La demenza senile, quel processo neurodegenerativo dell’encefalo che colpisce le persone anziane e determina una riduzione graduale e irreversibile delle facoltà cognitive, è in drammatico aumento. Attualmente la prevalenza è dell’8% negli ultrasessantacinquenni e supera il 20% dopo gli ottanta anni. In Italia, il numero totale dei pazienti con demenza è stimato in oltre un milione (di cui circa 600.000 con il morbo di Alzheimer) e circa 3 milioni sono le persone direttamente o indirettamente coinvolte nell’assistenza dei loro cari. Ma secondo alcune proiezioni, spiegano dall’Istituto Superiore di Sanità, i casi di demenza potrebbero triplicarsi nei prossimi 30 anni nei paesi occidentali.
L’Organizzazione Mondiale della Sanità l’ha definita una priorità mondiale di salute pubblica. Nel 2010 35,6 milioni di persone risultavano affette da demenza, cifra che nel 2015 ha raggiunto i 46,8 milioni, con stima di raddoppiare (74,7 milioni) nel 2030, e triplicare (131,5 milioni) nel 2050, con ogni anno 7,7 milioni di nuovi casi (1 ogni 4 secondi) e una sopravvivenza media dopo la diagnosi di 4-8-anni.

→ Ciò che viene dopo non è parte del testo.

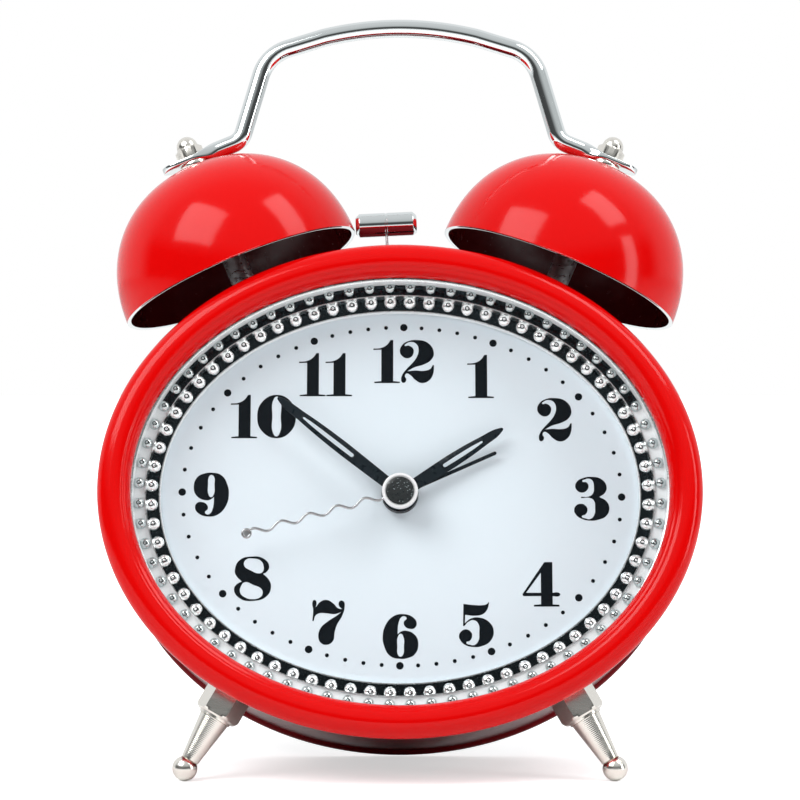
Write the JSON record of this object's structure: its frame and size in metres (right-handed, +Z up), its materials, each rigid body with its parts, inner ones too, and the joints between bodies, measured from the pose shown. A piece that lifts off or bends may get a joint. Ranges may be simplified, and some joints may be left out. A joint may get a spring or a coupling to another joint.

In questo già fosco panorama internazionale, purtroppo il nostro Paese è particolarmente colpito a causa delle caratteristiche della sua popolazione, una delle più anziane in Europa: quasi il 17%, per un totale di 9,5 milioni, ha superato i 65 anni di età. Secondo i dati ISTAT, al 1° gennaio 2013, l’Italia si colloca al secondo posto in Europa, con un numero di anziani di età uguale o superiore ai 65 anni (13,4 milioni), pari al 22% della popolazione totale (dati 2015). In diminuzione risultano sia la popolazione in età attiva di 15-64 anni (39milioni, il 64,3% del totale) sia quella fino a 14 anni di età (8,3 milioni, il 13,7%). Dati che portano a risultati sconfortanti anche per l’indice di vecchiaia, cioè per il rapporto percentuale tra la popolazione in età anziana (65 anni e più) e la popolazione in età giovanile (meno di 15 anni), con un rapporto di 161,1 anziani ogni 100 giovani. Tutto ciò colloca il nostro Paese tra i più vecchi del mondo, insieme a Giappone (indice di vecchiaia pari a 204,9 nel 2015) e Germania (159,9 nel 2015).

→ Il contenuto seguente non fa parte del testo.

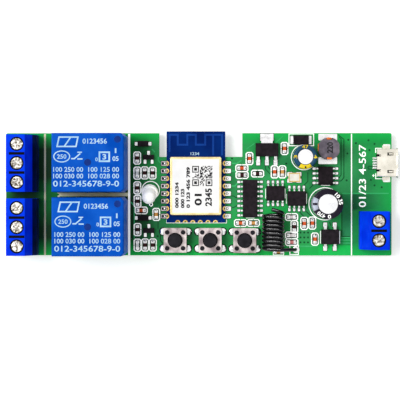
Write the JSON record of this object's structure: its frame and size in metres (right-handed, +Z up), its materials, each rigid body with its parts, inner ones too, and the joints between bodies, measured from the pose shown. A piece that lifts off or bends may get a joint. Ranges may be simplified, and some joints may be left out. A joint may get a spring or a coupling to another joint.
{
  "type": "smart relay module",
  "caption": "Long circuit board with screw terminals, blue relays, radio module, push buttons and a small power supply, for switching mains or low-voltage loads by radio.",
  "frame": {"origin": "under the middle of the whole part's box, at the tips of the trimmed pins", "axes": "+X along the board from the three-pole terminals to the plug socket, +Y towards the edge with the radio aerial, +Z up from the soldered side"},
  "size_m": [0.104, 0.033, 0.0186],
  "materials": {
    "board": "green solder mask over glass fibre, satin gloss",
    "radio_board": "blue solder mask over glass fibre",
    "solder": "bright tin solder",
    "tinned": "tin-plated copper alloy, satin",
    "shield": "tin-plated pressed shield",
    "label": "white matt label",
    "blue_terminal": "blue moulded polyamide",
    "screw": "zinc-plated steel, bright",
    "brass": "nickel-washed brass",
    "blue_cover": "blue moulded relay cover, satin gloss",
    "black_plastic": "black moulded plastic",
    "white_plastic": "white moulded nylon",
    "copper": "enamelled copper winding",
    "iron": "nickel-plated soft iron",
    "spring_copper": "copper alloy spring strip",
    "epoxy": "black moulding compound, matt",
    "button_frame": "tinned sheet steel",
    "dome": "spring steel",
    "can": "bare drawn aluminium",
    "sleeve": "shrunk PVC sleeve, dark, with a pale stripe",
    "rubber": "rubber bung",
    "ferrite": "grey-violet sintered ferrite",
    "wire_cover": "black insulated wire",
    "socket_shell": "bright tinned stainless shell",
    "gold": "gold-plated contacts",
    "crystal": "plated lid on a ceramic tray",
    "resistor": "glazed thick-film resistor",
    "ceramic": "fired ceramic, tan",
    "lamp_chip": "white indicator lamp",
    "milky": "milky translucent epoxy"
  },
  "bodies": {
    "board": {"button_bases": "black_plastic", "button_domes": "dome", "button_frames": "button_frame", "button_legs": "tinned", "capacitor_bungs": "rubber", "capacitor_cans": "can", "capacitor_sleeves": "sleeve", "ceramic_capacitors": "ceramic", "chip_bodies": "epoxy", "chip_leads": "tinned", "chip_resistors": "resistor", "coil_aerial": "wire_cover", "component_leads": "tinned", "crystal_can": "crystal", "indicator_lamps": "lamp_chip", "inductor_core": "ferrite", "inductor_winding": "copper", "main_board": "board", "radio_board": "radio_board", "radio_chips": "epoxy", "radio_label": "label", "radio_shield": "shield", "relay_bases": "black_plastic", "relay_bobbins": "white_plastic", "relay_covers": "blue_cover", "relay_magnet_frames": "iron", "relay_pins": "tinned", "relay_windings": "copper", "round_lamp": "milky", "socket_contacts": "gold", "socket_shell": "socket_shell", "socket_tongue": "black_plastic", "solder_joints": "solder", "terminal_contacts": "tinned", "terminal_housing_lower": "blue_terminal", "terminal_housing_power": "blue_terminal", "terminal_housing_upper": "blue_terminal"},
    "screw_1": {"terminal_screw_1": "screw"},
    "cage_1": {"clamp_cage_1": "brass"},
    "screw_2": {"terminal_screw_2": "screw"},
    "cage_2": {"clamp_cage_2": "brass"},
    "screw_3": {"terminal_screw_3": "screw"},
    "cage_3": {"clamp_cage_3": "brass"},
    "screw_4": {"terminal_screw_4": "screw"},
    "cage_4": {"clamp_cage_4": "brass"},
    "screw_5": {"terminal_screw_5": "screw"},
    "cage_5": {"clamp_cage_5": "brass"},
    "screw_6": {"terminal_screw_6": "screw"},
    "cage_6": {"clamp_cage_6": "brass"},
    "screw_7": {"terminal_screw_7": "screw"},
    "cage_7": {"clamp_cage_7": "brass"},
    "screw_8": {"terminal_screw_8": "screw"},
    "cage_8": {"clamp_cage_8": "brass"},
    "button_1": {"button_cap_1": "black_plastic"},
    "button_2": {"button_cap_2": "black_plastic"},
    "button_3": {"button_cap_3": "black_plastic"},
    "armature_upper": {"relay_armature_upper": "iron", "relay_blade_upper": "spring_copper"},
    "armature_lower": {"relay_armature_lower": "iron", "relay_blade_lower": "spring_copper"}
  },
  "joints": [
    {"name": "screw_1_turn", "type": "hinge", "parent": "board", "child": "screw_1", "pos_m": [-0.04791, 0.01294, 0.01165], "axis": [0, 0, -1], "range_deg": [0, 1440]},
    {"name": "cage_1_lift", "type": "slide", "parent": "board", "child": "cage_1", "axis": [0, 0, 1], "range_m": [0, 0.002]},
    {"name": "screw_2_turn", "type": "hinge", "parent": "board", "child": "screw_2", "pos_m": [-0.04791, 0.00794, 0.01165], "axis": [0, 0, -1], "range_deg": [0, 1440]},
    {"name": "cage_2_lift", "type": "slide", "parent": "board", "child": "cage_2", "axis": [0, 0, 1], "range_m": [0, 0.002]},
    {"name": "screw_3_turn", "type": "hinge", "parent": "board", "child": "screw_3", "pos_m": [-0.04791, 0.00294, 0.01165], "axis": [0, 0, -1], "range_deg": [0, 1440]},
    {"name": "cage_3_lift", "type": "slide", "parent": "board", "child": "cage_3", "axis": [0, 0, 1], "range_m": [0, 0.002]},
    {"name": "screw_4_turn", "type": "hinge", "parent": "board", "child": "screw_4", "pos_m": [-0.04791, -0.00382, 0.01165], "axis": [0, 0, -1], "range_deg": [0, 1440]},
    {"name": "cage_4_lift", "type": "slide", "parent": "board", "child": "cage_4", "axis": [0, 0, 1], "range_m": [0, 0.002]},
    {"name": "screw_5_turn", "type": "hinge", "parent": "board", "child": "screw_5", "pos_m": [-0.04791, -0.00882, 0.01165], "axis": [0, 0, -1], "range_deg": [0, 1440]},
    {"name": "cage_5_lift", "type": "slide", "parent": "board", "child": "cage_5", "axis": [0, 0, 1], "range_m": [0, 0.002]},
    {"name": "screw_6_turn", "type": "hinge", "parent": "board", "child": "screw_6", "pos_m": [-0.04791, -0.01382, 0.01165], "axis": [0, 0, -1], "range_deg": [0, 1440]},
    {"name": "cage_6_lift", "type": "slide", "parent": "board", "child": "cage_6", "axis": [0, 0, 1], "range_m": [0, 0.002]},
    {"name": "screw_7_turn", "type": "hinge", "parent": "board", "child": "screw_7", "pos_m": [0.04646, -0.00721, 0.01165], "axis": [0, 0, -1], "range_deg": [0, 1440]},
    {"name": "cage_7_lift", "type": "slide", "parent": "board", "child": "cage_7", "axis": [0, 0, 1], "range_m": [0, 0.002]},
    {"name": "screw_8_turn", "type": "hinge", "parent": "board", "child": "screw_8", "pos_m": [0.04646, -0.01221, 0.01165], "axis": [0, 0, -1], "range_deg": [0, 1440]},
    {"name": "cage_8_lift", "type": "slide", "parent": "board", "child": "cage_8", "axis": [0, 0, 1], "range_m": [0, 0.002]},
    {"name": "button_1_press", "type": "slide", "parent": "board", "child": "button_1", "axis": [0, 0, -1], "range_m": [0, 0.00025], "stiffness_N_per_m": 600, "springref_m": -0.001},
    {"name": "button_2_press", "type": "slide", "parent": "board", "child": "button_2", "axis": [0, 0, -1], "range_m": [0, 0.00025], "stiffness_N_per_m": 600, "springref_m": -0.001},
    {"name": "button_3_press", "type": "slide", "parent": "board", "child": "button_3", "axis": [0, 0, -1], "range_m": [0, 0.00025], "stiffness_N_per_m": 600, "springref_m": -0.001},
    {"name": "armature_upper_pull_in", "type": "hinge", "parent": "board", "child": "armature_upper", "pos_m": [-0.03519, 0.00799, 0.01366], "axis": [0, 1, 0], "range_deg": [0, 2.5], "stiffness_Nm_per_rad": 0.005, "springref_deg": -11.46},
    {"name": "armature_lower_pull_in", "type": "hinge", "parent": "board", "child": "armature_lower", "pos_m": [-0.03519, -0.00866, 0.01366], "axis": [0, 1, 0], "range_deg": [0, 2.5], "stiffness_Nm_per_rad": 0.005, "springref_deg": -11.46}
  ],
  "couplings": [
    {"joint": "screw_1_turn", "follows": "cage_1_lift", "rad_per_m": 12566},
    {"joint": "screw_2_turn", "follows": "cage_2_lift", "rad_per_m": 12566},
    {"joint": "screw_3_turn", "follows": "cage_3_lift", "rad_per_m": 12566},
    {"joint": "screw_4_turn", "follows": "cage_4_lift", "rad_per_m": 12566},
    {"joint": "screw_5_turn", "follows": "cage_5_lift", "rad_per_m": 12566},
    {"joint": "screw_6_turn", "follows": "cage_6_lift", "rad_per_m": 12566},
    {"joint": "screw_7_turn", "follows": "cage_7_lift", "rad_per_m": 12566},
    {"joint": "screw_8_turn", "follows": "cage_8_lift", "rad_per_m": 12566}
  ]
}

Le situazioni dell’infertilità e della bassa natalità del Bel Paese non fanno ben sperare nemmeno per il futuro: secondo le proiezioni demografiche nel 2051 l’Italia avrà 280 anziani per ogni 100 giovani.
Una realtà demografica non scevra di conseguenze. Inevitabilmente infatti sono in aumento tutte le malattie croniche, in quanto legate all’età, e tra queste le demenze. Si tratta di una tragedia per chi ne viene colpito. Più o meno lentamente possono comparire occasionali problemi di personalità e alterazioni del tono dell’umore, lievi problemi di memoria, linguaggio e ragionamento, poi tali sintomi peggiorano, ricordare diventa sempre più difficile, le facoltà cognitive declinano sempre più, fino talvolta ad essere insufficienti per condurre una vita indipendente, per riconoscere i propri cari, talvolta compaiono anche difficoltà di deglutizione e motorie. Una tragedia per chi ne è colpito, ma anche per i suoi familiari. Purtroppo, attualmente la demenza senile è ancora una malattia incurabile, sebbene ad oggi siano in corso numerosi progetti di ricerca per individuare terapie efficaci.